In 2016, George’s primary starting point guard was Jeff Teague. In the season when both were on court, the Pacers managed a solid 111.5 points per 100 possessions and ceded 109.2 for a net rating of 2.1 via

However, when Hill sat, the offense actually improved slightly; though, curiously the defense dipped (115.5 and 111.6 points per 100 for a net rating of 3.9).

Also, during the listed season, George’s assist percentage jumped from 16.2 to 17.7 percent, a sign he’s able to create for others when needed. Similarly, his usage increased as well, showing he’s capable of carrying an increased load which we never saw with Oladipo.

George’s 30 percent usage when Hill sat is far more comparable with Durant’s final-season OKC averages than with 16-17 Oladipo’s.

In theory, this should allow Westbrook to assume a slightly decreased role where he doesn’t use all of his energy by the fourth quarter to ensure OKC can run a somewhat-competent offense.

In 2015 PG played more minutes with Ellis than Hill, but we see pretty similar patterns.

Alongside Hill, Indiana’s offensive rating was 105.0, and without Hill that figure slipped to 105.9. Again, the defense dropped slightly (from 101.4 to 103.2 def rating) with a decrease in net rating.

Though, the offense wasn’t the issue, and given that’s been more of the Thunder’s struggles without Russ, it is an encouraging sign.
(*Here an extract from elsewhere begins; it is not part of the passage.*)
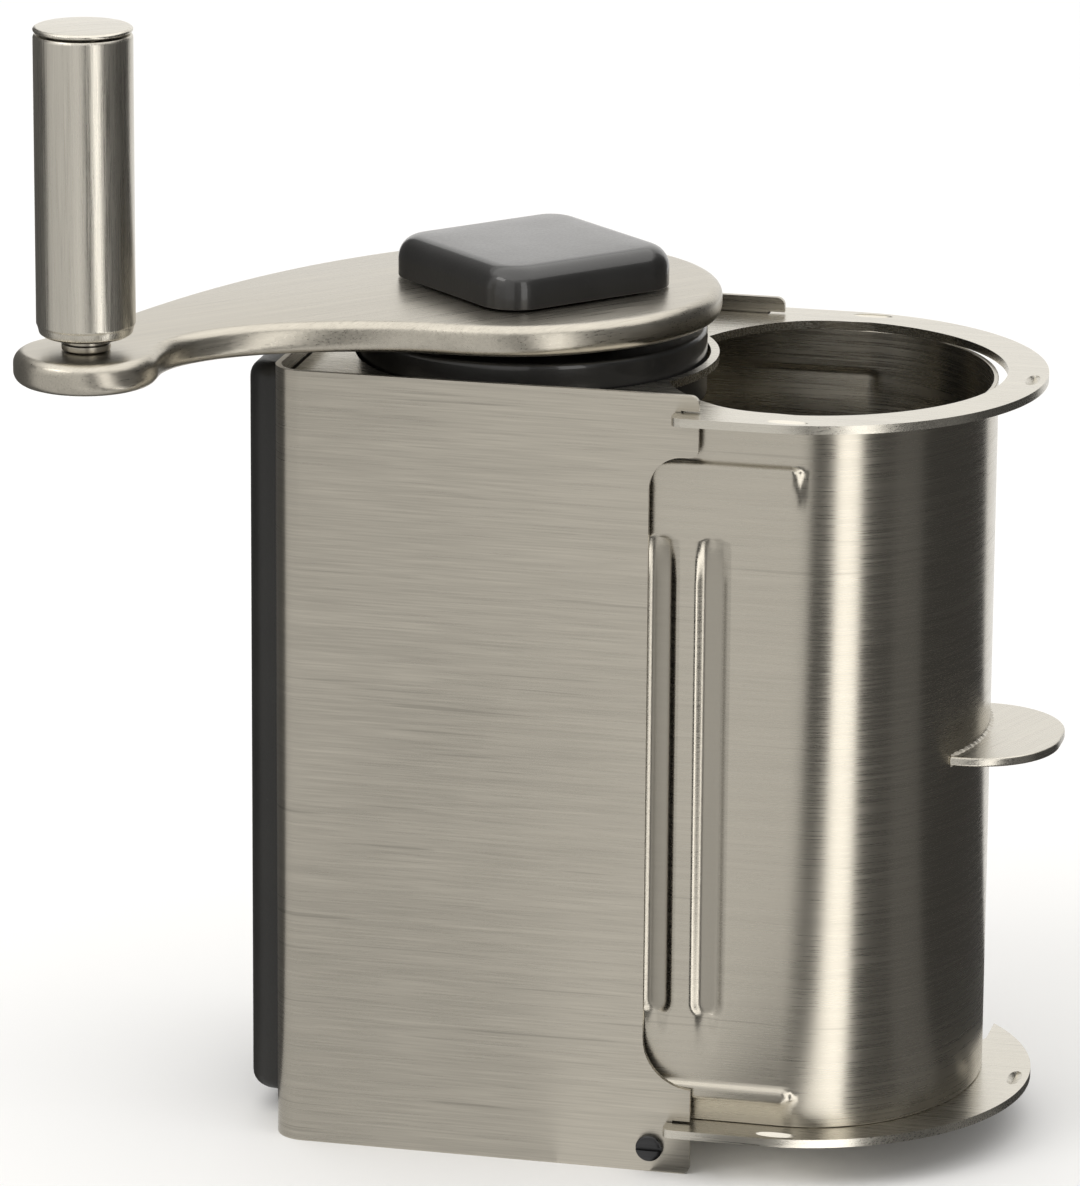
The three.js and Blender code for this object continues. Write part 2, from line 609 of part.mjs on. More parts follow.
const frame = new THREE.Group();
frame.add(makeBody(), makeTopPlate(), makeBottomPlate(), makeGrip(), makeTieBar());
frame.add(makeTieScrew("tie_screw_front", -1), makeTieScrew("tie_screw_rear", 1));
frame.add(makeGripScrew("grip_screw_lower", GRIP_SCREW_Z[0]));
frame.add(makeGripScrew("grip_screw_upper", GRIP_SCREW_Z[1]));

const grater = new THREE.Group();
grater.add(frame, slide, drum, crank);
grater.updateMatrixWorld(true);
const middle = new THREE.Box3().setFromObject(grater, true).getCenter(new THREE.Vector3());
grater.position.set(-middle.x, -middle.y, 0);

const root = new THREE.Group();
root.name = "rotary_cheese_grater";
root.add(grater);

export default root;
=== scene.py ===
# Rotary cheese grater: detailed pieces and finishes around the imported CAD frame.
# Lengths inside the pieces are millimetres from the drum's axis, with z from the table.
import math

import bmesh
import bpy
from mathutils import Matrix, Vector


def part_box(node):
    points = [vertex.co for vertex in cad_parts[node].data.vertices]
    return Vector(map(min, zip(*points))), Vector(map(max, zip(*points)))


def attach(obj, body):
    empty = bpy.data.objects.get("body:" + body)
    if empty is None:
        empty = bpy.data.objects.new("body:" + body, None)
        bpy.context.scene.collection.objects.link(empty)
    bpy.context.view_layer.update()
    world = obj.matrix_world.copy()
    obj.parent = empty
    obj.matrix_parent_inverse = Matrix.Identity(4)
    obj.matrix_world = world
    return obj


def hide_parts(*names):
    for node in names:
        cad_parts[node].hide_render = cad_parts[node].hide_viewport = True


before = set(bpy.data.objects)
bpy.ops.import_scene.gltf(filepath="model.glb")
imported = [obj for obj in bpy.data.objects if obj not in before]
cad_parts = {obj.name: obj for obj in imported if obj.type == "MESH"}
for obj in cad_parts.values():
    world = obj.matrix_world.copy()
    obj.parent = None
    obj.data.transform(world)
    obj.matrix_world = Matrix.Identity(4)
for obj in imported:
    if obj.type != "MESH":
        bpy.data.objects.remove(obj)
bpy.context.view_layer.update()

MM = 0.001
drum_low, drum_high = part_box("grating_drum")
AXIS = (drum_low + drum_high) / 2
knob_low, knob_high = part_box("knob_sleeve")
KNOB = ((knob_low + knob_high) / 2 - AXIS) / MM  # knob axis, from the drum's axis
ARM_TURN = math.atan2(KNOB.y, KNOB.x)
ARM_LENGTH = math.hypot(KNOB.x, KNOB.y)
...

Alongside Ellis, again, we see the same pattern though as Monta was more of a facilitator two years ago than this past season. With Ellis and PG, Indiana had offensive and defensive ratings or 105.1 and 101.9 for a net of 3.2.

Take away Monta and the offense goes to 106.1 and PG’s assist percentage jumps to 22 percent. So again we’re seeing what he can bring, and in theory it looks to be exactly what this Thunder team needs.

When we look back on this summer it will likely be remembered as Presti’s shining trade. Not only did he manage to get a star, he may have found the perfect tag team partner for his current franchise player.

With Paul George added, the Thunder offense just became far more potent while the team’s defense projects as elite.